Canada, the UK, and Bangladesh have announced today the Senior Military Chiefs Network, promising to work with other senior military officers to increase the number of women in their militaries; to change training to include gender and women, peace, and security; to deploy more women in operational roles; and to appoint full-time gender advisors. And many of the countries represented at this conference have also made new and very important pledges. So I thank them, and I thank you, for these commitments. I hope they will be just the beginning.

In this work, we will not only strengthen our societies and improve peacekeeping, but you will play your part in showing that no perpetrator is above the law and no survivor is beneath it. And I am here, determined to do anything I can to work alongside all of you. Thank you for all you've done today, thank you for your efforts, and I look forward to our work.

(Applause)

Isabelle Daoust: Thank you very much, Ms. Jolie.

I would now like to invite the Honourable Chrystia Freeland, Minister of Foreign Affairs, to thank our speaker. Minister?

Hon. Chrystia Freeland: Thank you, Isabelle. And it’s really a privilege, an honour to thank Ms. Jolie for her remarks.

Look, I think that my Prime Minister delivered a fantastic speech this morning. But I suspect that when all of us go home tonight or tomorrow and talk to our families about the speeches we heard at this conference, our families are going to be most interested in what we heard from Angelina Jolie. And that is because she is doing something really remarkable with her life, which is using the power of her celebrity and the power of her intellect to bring difficult, painful issues that a lot of us would rather not think about and to really shine a light on those issues. And for that, Ms. Jolie, I think I and everyone here would really like to sincerely thank you.

(Applause)

And speaking as a woman, I also want to thank you for your passionate and your courageous feminism. It is so important for all of us to hear someone say it is unacceptable for rape to be used as a weapon of war; to hear someone say that rape is not about sex, it is about violence, it is about imposing submission on women, and those are very, very important words.

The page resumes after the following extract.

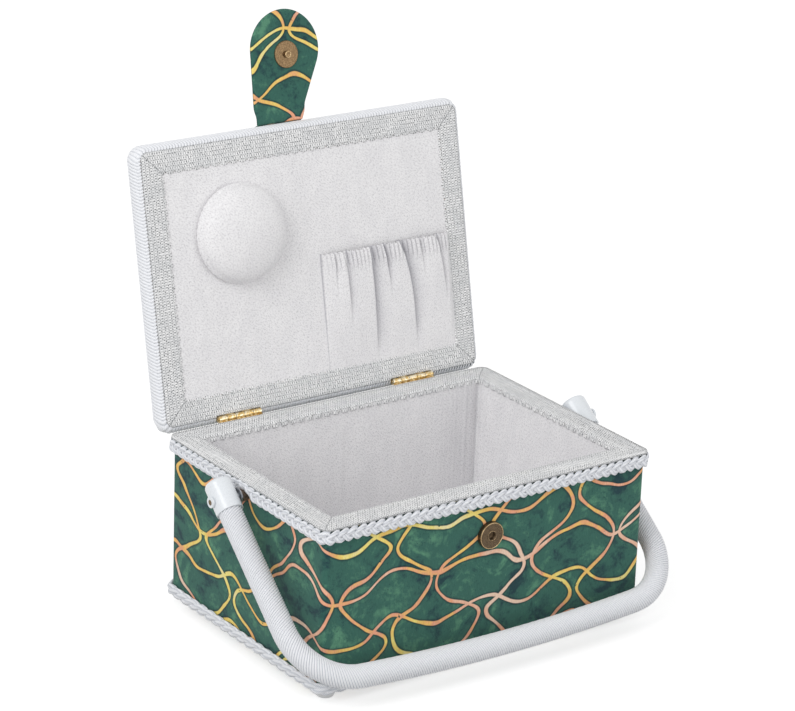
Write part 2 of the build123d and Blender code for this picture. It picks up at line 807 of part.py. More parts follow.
def make_flap():
    """Two cloths over a stiffener, the snap stud with its back plate, and the tab on the lid."""
    half = flap_thickness / 2
    at_axis = Pos(0, flap_axis_y, flap_axis_z)
    neck = flap_neck_x(0)
    nose = rod((neck - flap_neck_width / 2, 0, 0), (neck + flap_neck_width / 2, 0, 0), half)
    body = flap_prism() & flap_layer(-half, half)
    seams = [
        edge for edge in body.edges()
        if edge.geom_type != GeomType.LINE or abs(edge.tangent_at(0.5).Y) > 0.5
    ]
    body = fillet(seams, flap_rounding) + nose
    stiff_half = stiffener_thickness / 2
    stiffener_start = -flap_crank_start - flap_crank_length
    large = flap_reach + 2 * flap_head_radius
    flat_part = block((-large, -large, -large), (large, stiffener_start, large))
    stiffener = flap_prism(stiffener_inset) & flap_layer(-stiff_half, stiff_half) & flat_part
    shell = body - stiffener
    upper = flap_layer(0, flap_thickness)
    inner = shell - upper
    outer = shell & upper

    # Snap stud on the inner cloth: a disc with a knob, and a plate under the stiffener
    snap = (0, -flap_reach)
    face = flap_step - half
    disc_end = face - stud_disc_thickness
    plate_bottom = flap_step - stiff_half
    stud = rod((*snap, face), (*snap, disc_end), snap_radius)
    stud = fillet(stud.edges().filter_by(GeomType.CIRCLE).sort_by(Axis.Z)[0], stud_rounding)
    stud += rod((*snap, disc_end), (*snap, disc_end - stud_knob_height), stud_knob_radius)
    post = rod((*snap, face), (*snap, plate_bottom), stud_knob_radius)
    plate = rod((*snap, plate_bottom), (*snap, plate_bottom + stud_plate_thickness), stud_plate_radius)
    inner -= post
    stiffener -= plate
    pieces = {
        "flap_outer_cloth": outer,
        "flap_inner_cloth": inner,
        "flap_stiffener": stiffener,
        "snap_stud": stud + post,
        "snap_stud_plate": plate,
    }
    for name, piece in pieces.items():
        nodes[name] = opened(at_axis * piece)
    nodes["flap_tab"] = opened(flap_tab())


def make_snap_socket():
    """Socket with its magnet on the front of the box, held by prongs and a back plate."""
    face = box_depth / 2
    front = face + socket_thickness
    socket = snap_disc(face, front, snap_radius)
    socket = fillet(socket.edges().filter_by(GeomType.CIRCLE).sort_by(Axis.Y)[0], socket_rounding)
    magnet_space = snap_disc(face, front - socket_wall, magnet_radius)
    hole = snap_disc(face, front, socket_hole_radius)
    socket = socket - magnet_space - hole
    magnet = magnet_space - hole
    prongs = snap_prongs(0)
    rim = snap_disc(face, face + socket_wall, snap_radius) - hole
    for prong in prongs:
        rim += prong
    magnet -= snap_disc(face, face + socket_wall, snap_radius)
    inner_face = box_depth / 2 - batten_inset
    plate = snap_disc(inner_face, inner_face - back_plate_thickness, snap_radius)
    for prong in prongs:
        plate -= prong
    nodes["snap_socket"] = socket + rim
    nodes["snap_magnet"] = magnet
    nodes["snap_back_plate"] = plate


def make_handle():
    """Cord-wrapped bail with its core and end caps."""
    pivot, arm, bend_start, bend_middle, bend_end = bail_points()
    start = pivot + arm * tube_start
    bar_middle = Vector(0, handle_reach, 0)
    path = Wire([
        Line(mirrored(start), mirrored(bend_start)).edge(),
        ThreePointArc(mirrored(bend_start), mirrored(bend_middle), mirrored(bend_end)).edge(),
        ThreePointArc(mirrored(bend_end), bar_middle, bend_end).edge(),
        ThreePointArc(bend_end, bend_middle, bend_start).edge(),
        Line(bend_start, start).edge(),
    ])
    path = handle_plane * path
    across = Plane(origin=path.position_at(0), z_dir=path.tangent_at(0))
    nodes["handle_core"] = sweep(across * Circle(handle_core_radius), path=path)
    nodes["handle_wrap"] = sweep(across * (Circle(handle_radius) - Circle(handle_core_radius)), path=path)
    for side, name in ((-1, "left"), (1, "right")):
        centre = pivot if side > 0 else mirrored(pivot)
        ahead = arm if side > 0 else mirrored(arm)
        behind_end = centre - ahead * cap_behind
        ahead_end = centre + ahead * cap_ahead
        cap = rod(tuple(behind_end), tuple(ahead_end), cap_radius)
        closed_end = cap.edges().filter_by(GeomType.CIRCLE).sort_by(Axis.Y)[0]
        cap = fillet(closed_end, cap_rounding)
        cap -= rod(tuple(centre + ahead * tube_start), tuple(ahead_end), handle_radius)
        cap = handle_plane * cap
        cap -= place_along_x(side, pivot_half_spread - 2 * cap_radius, pivot_half_spread + 2 * cap_radius,
                             pivot_bolt_radius + running_clearance, 0, pivot_height)
        nodes["handle_cap_" + name] = cap


def make_pivots():
    """Bolt, spacer, washer and nut on each side: the handle's caps turn on the bolts."""
    wall = box_width / 2
    nut_seat = wall - lining_inset + nut_recess_depth
    spacers, washers, nuts = [], [], []
    for side, name in ((-1, "left"), (1, "right")):
        def bar(start, end, radius):
            """Round bar along the pivot's axis."""
            return place_along_x(side, start, end, radius, 0, pivot_height)

        shank = bar(nut_seat - nut_thickness, cap_outer, pivot_bolt_radius)
        head = bar(cap_outer, cap_outer + pivot_head_thickness, pivot_head_radius)
        nodes["pivot_bolt_" + name] = shank + head
        spacers.append(bar(wall, washer_start, spacer_radius) - shank)
        washers.append(bar(washer_start, cap_inner, washer_radius) - shank)
        nuts.append(bar(nut_seat - nut_thickness, nut_seat, nut_radius) - shank)
    nodes["pivot_spacers"] = Compound(children=spacers)
    nodes["pivot_washers"] = Compound(children=washers)
    nodes["pivot_nuts"] = Compound(children=nuts)


make_base()
make_walls()
make_inside()
make_hinges()
make_snap_socket()
make_lid_body()
make_pin_cushion()
make_pocket()
make_flap()
make_handle()
make_pivots()

os.makedirs("parts", exist_ok=True)
for node, shape in nodes.items():
    export_step(shape, "parts/" + node + ".step")
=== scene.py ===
import json
import math

import bpy
import numpy as np
from bpy.props import FloatProperty, FloatVectorProperty, IntProperty, PointerProperty
from mathutils import Matrix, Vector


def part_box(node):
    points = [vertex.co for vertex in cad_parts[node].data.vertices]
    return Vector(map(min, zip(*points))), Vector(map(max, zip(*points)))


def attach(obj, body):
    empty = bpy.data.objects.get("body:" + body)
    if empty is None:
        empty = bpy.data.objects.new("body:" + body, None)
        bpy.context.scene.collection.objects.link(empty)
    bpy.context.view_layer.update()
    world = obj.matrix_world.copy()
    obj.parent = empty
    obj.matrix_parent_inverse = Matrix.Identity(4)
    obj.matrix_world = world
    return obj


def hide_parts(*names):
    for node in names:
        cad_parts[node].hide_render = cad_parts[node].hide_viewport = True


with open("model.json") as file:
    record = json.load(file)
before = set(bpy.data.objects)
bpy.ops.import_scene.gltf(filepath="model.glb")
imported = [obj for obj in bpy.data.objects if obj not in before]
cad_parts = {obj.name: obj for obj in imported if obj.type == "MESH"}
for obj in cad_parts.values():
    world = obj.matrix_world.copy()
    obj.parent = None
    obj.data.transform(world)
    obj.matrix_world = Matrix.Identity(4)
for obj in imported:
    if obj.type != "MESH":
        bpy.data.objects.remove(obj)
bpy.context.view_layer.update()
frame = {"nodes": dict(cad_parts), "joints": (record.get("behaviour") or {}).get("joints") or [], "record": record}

bl_info = {
    "name": "Cloth-covered sewing box",
    "version": (1, 0, 0),
    "blender": (4, 5, 0),
    "location": "View3D > Sidebar > Sewing box",
    "description": "Dresses the sewing box's frame in cloth, cord, tape and metal, and sets a plain studio",
    "category": "Object",
}

MM = 0.001
PI = math.pi
TURN = 2 * math.pi
WHITE = (1.0, 1.0, 1.0)

# Places read from the frame, in metres
joints = {joint["name"]: joint for joint in frame["joints"]}
LID_AXIS = np.array(joints["lid_hinge"]["pos_m"])
FLAP_AXIS = np.array(joints["flap_fold"]["pos_m"])
LID_ANGLE = -math.radians(joints["lid_hinge"]["range_deg"][1])
FLAP_ANGLE = LID_ANGLE - math.radians(joints["flap_fold"]["range_deg"][0])
PIVOT_Z = joints["handle_swing"]["pos_m"][2]

# The lid's own measures, shut: x and y as on the box, t up from its lining side
LID_FACE_Z = LID_AXIS[2] + 0.25 * MM
LID_FRONT = -76.8 * MM
LID_BACK = 84.8 * MM
LID_HALF = 111.8 * MM
LID_CORNER = 4.5 * MM
LID_RAIL = 13.0 * MM
LID_EDGE_MIDDLE = 7.0 * MM
LID_EDGE_DEPTH = 4.3 * MM
LID_EDGE_TALL = 6.5 * MM
LID_EDGE_TOP = 13.5 * MM
LID_CORD = 1.8 * MM

# How far out the middle of a hinge is and half its length, the thickness of tape and of cotton, the
# radius of the box's corners, and the length of the flap from its fold to its snap
HINGE_X = 63.0 * MM
HINGE_HALF = 15.2 * MM
TAPE = 0.5 * MM
COTTON = 0.6 * MM
WALL_CORNER = 3.5 * MM
FLAP_REACH = 38.2 * MM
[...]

And finally, I want to thank you for what I think is perhaps the most important message that you've brought to us today, and - and that you are bringing to the world. And that is it’s not enough for us to be horrified by these truly atrocious behaviors. It's really time to say, you know what, we can actually do something about it. And I - you know, what we’ve heard from Angelina, what we heard a little bit earlier in the testimony of a former child soldier, these are really horrific things, and I think it's important for us to be moved and repelled and - and hurt by them. But it's even more important not to lose heart, and it’s more important to say, you know what, it's time to move from rhetoric to action. And I really believe that one of the very important legacies of this event here today is going to be to actually make a change, to actually make a change by getting more women involved in peacekeeping, by actually holding accountable those who commit these horrific crimes.

So thank you very, very much, Angelina. I think you have inspired us all with your courage and your ideas. And I'm not wearing sleeves so I can't say let's roll them up, but let's get to work. Merci beaucoup.